# gentoo OR git sources

## jancici

gentoo-sources is freez on 2.6.33 quite long time

git-sources is changing to fast

what are differents?

does gentoo-sources 2.6.33 has evething as git-sources 2.6.33-git15?

----------

## audiodef

Not sure why you say that. There's usually a new kernel upgrade at least every few weeks. Something is always getting fixed somewhere.   :Cool: 

----------

## d2_racing

Gentoo sources use vanilla-sources with some patch that Gentoo include inside the gentoo-sources packages.
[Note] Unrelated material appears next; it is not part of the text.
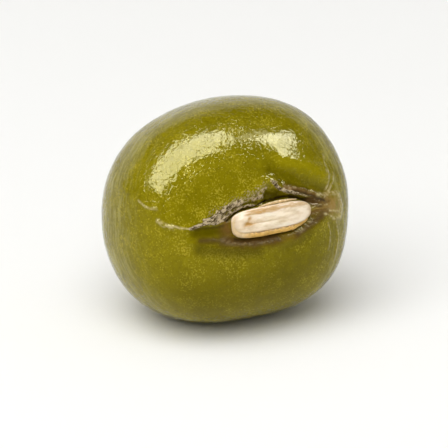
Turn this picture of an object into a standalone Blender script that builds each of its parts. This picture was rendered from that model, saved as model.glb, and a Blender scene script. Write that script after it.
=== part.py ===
"""A mung bean lying on its side, as one solid seed with the scar that it hung by in the pod.

Metres, with +Z up. X runs along the seed, the scar faces -Y and a little upwards, and the seed
rests on a small flat spot at Z = 0, with the origin under the middle of its box.
"""

import math

import bmesh
import bpy
from mathutils import Matrix, Vector

MM = 0.001
NODE = "mung_bean"

# The plain seed, before its swells and its scar
HALF_LENGTH = 2.34 * MM
DEPTH_TO_SCAR = 1.91 * MM
DEPTH_TO_BACK = 2.07 * MM
HALF_THICKNESS = 2.13 * MM
END_SQUARENESS = 2.46
SIDE_SQUARENESS = 2.33

# The scar is turned up from level by this much, and the seed's underside is worn flat this deep
SCAR_TURNED_UP = math.radians(14)
FLAT_SPOT_DEPTH = 0.07 * MM

# Low swells and hollows that the two seed leaves press into the coat: where each lies, how far it
# stands out as a share of the radius, and how wide it is in degrees
SWELLS = (
    ("shoulder over the far end", Vector((0.707, -0.280, 0.650)), 0.024, 26),
    ("crown", Vector((0.171, 0.060, 0.983)), 0.021, 36),
    ("hollow behind the near end", Vector((-0.664, 0.450, 0.596)), -0.067, 38),
    ("hollow under the near end", Vector((-0.773, 0.333, -0.539)), -0.031, 38),
    ("hollow underneath", Vector((-0.018, -0.143, -0.990)), -0.029, 38),
    ("hollow under the back", Vector((0.000, 0.700, -0.714)), -0.030, 26),
    ("heel under the far end", Vector((0.611, -0.432, -0.663)), 0.027, 26),
    ("knob at the far end", Vector((0.883, -0.462, 0.086)), 0.032, 16),
)

# Places around the scar are given along the seed (u, towards +X) and across it (v, upwards), on a
# sphere of this radius
SCAR_SPHERE = 1.95 * MM

# The scar: a pad of pale corky tissue with round ends, a groove round it, and a thin rim that shows
# more below the pad than above it
SCAR_MIDDLE = 0.045 * MM
SCAR_STRAIGHT = 0.635 * MM
SCAR_ROUNDNESS = 2.8
PAD_EDGE = 0.215 * MM
PAD_EDGE_SLOPE = 0.028 * MM
PAD_RISE = 0.115 * MM
PAD_CROWN = 0.020 * MM
GROOVE_AT = 0.246 * MM
GROOVE_DEPTH = 0.026 * MM
GROOVE_WIDTH = 0.016 * MM
RIM_AT = 0.272 * MM
RIM_DROP = 0.028 * MM
RIM_RISE = 0.055 * MM
RIM_WIDTH = 0.026 * MM
SLIT_DEPTH = 0.016 * MM
SLIT_WIDTH = 0.030 * MM
PIT_U = -0.50 * MM
PIT_DEPTH = 0.030 * MM
PIT_WIDTH = 0.060 * MM

# The trough that the scar lies in, and the folds of skin along it
TROUGH_DEPTH = 0.120 * MM
LOWER_SLOPE = (-0.05 * MM, 0.22 * MM)
FOLD_RISE = 0.032 * MM
FOLD_WIDTH = 0.090 * MM
POCKET = (0.14 * MM, 0.46 * MM)
POCKET_DEPTH = 0.055 * MM
POCKET_WIDTH = 0.150 * MM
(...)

Git-sources are newer then vanilla-sources I think.

----------

## drescherjm

 *Quote:*   

> Git-sources are newer then vanilla-sources I think.

 

Git releases are at least once a week, probably more and these follow the upstream development in git.

gentoo-sources is pretty much stuck at 2.6.33 because there has not been much activity upstream on that version. Nothing since March 15th.

http://kernel.org/

----------

## drescherjm

 *Quote:*   

> does gentoo-sources 2.6.33 has evething as git-sources 2.6.33-git15?

 

2.6.33-git15 is newer. See the change log:

http://sources.gentoo.org/viewcvs.py/gentoo-x86/sys-kernel/git-sources/ChangeLog?view=markup

gentoo-sources-2.6.33 was released Feb 25.

However I do not see any 2.6.33 kernels in git-sources anymore. They all are 2.6.34 rc kernels.

http://packages.gentoo.org/package/sys-kernel/git-sources

----------

## jancici

problem is that I running 2.6.33-git15

I did forgot and emerge --depclean did remove source

now I need to update virutalbox-modules or some other packages which are checking linux source and this is not possible

so what to do:

1) go to 2.6.34 of git - newer

2) go to 2.6.33 of gentoo - older

----------

## drescherjm

I would just install vanilla-sources-2.6.33.1

----------

## d2_racing

Thanks for the info  :Razz: 

----------